Penalties for misclassification of employees that every employer should know

With global hiring on the rise, many companies have increased their number of international employees. One thing to note with global hiring is that it comes with various complexities, such as employee misclassification. Studies show that 10% to 30% of businesses misclassify at least one of their employees as an independent contractor.

Worker misclassification can be considered a serious breach of law resulting in costly penalties, ranging from hefty fines to possibly even jail time. Understanding and complying with the international misclassification laws is always in your best interest. This article will define employee misclassification, why the authorities care about it, and the penalties you could face in case of a breach.

What Is Employee Misclassification?

Worker classification is a legal action that defines the relationship between a worker and an organization. It determines various aspects, including how the worker delivers services and taxes owed. It is also something that varies by country — for example, if you’re a US company employing an individual in Poland, then you are operating under Polish labor laws when it comes to that employee.

Employee misclassification refers to the wrongful classification of a full-time employee as an independent contractor.
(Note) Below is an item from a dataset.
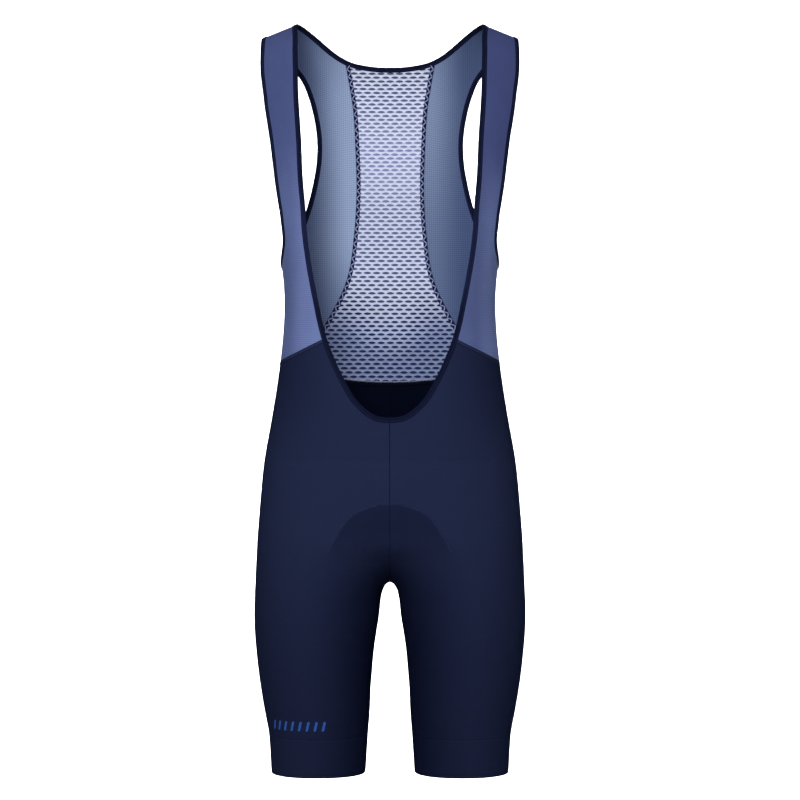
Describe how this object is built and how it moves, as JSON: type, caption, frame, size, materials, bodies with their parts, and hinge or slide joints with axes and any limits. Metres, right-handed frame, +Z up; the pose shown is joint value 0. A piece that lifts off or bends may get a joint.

This happens when a business defines a worker as an independent contractor when the local, state, or federal law would consider them as an employee. In the US, such workers receive 1099-MISC tax forms to file instead of a W-2 form.

Employee misclassification is a common problem in various sectors of the economy, it’s usually accidental but can also be seen as an intentional attempt to evade tax and save on administrative and labor costs. Worker misclassification is an issue because it denies the workers their status as direct employees and the benefits that come with that.

Why Governments Care About Employee Misclassification

Employee misclassification has adverse effects on laborers and the local government. Workers can be on the hook for taxes that their employer should have paid, and state and federal governments can (and do) lose billions in revenues annually. For this reason there are strict laws in place to protect the interests of workers and the government.

Here are a few reasons why you should take worker misclassification seriously:

Loss of Public Tax Revenue

The law requires employers to pay payroll taxes — such as social security and unemployment taxes — for every direct employee. When a worker is misclassified, it means the employer avoids paying these taxes, which results in a loss of government revenue. Another consequence is that the tax burden then falls on the independent contractor, who may not even be aware of the responsibility.

The high number of misclassified workers translates to the loss of millions of dollars of unpaid taxes, which affects the economy since the government needs this revenue to fund social safety nets and other public programs.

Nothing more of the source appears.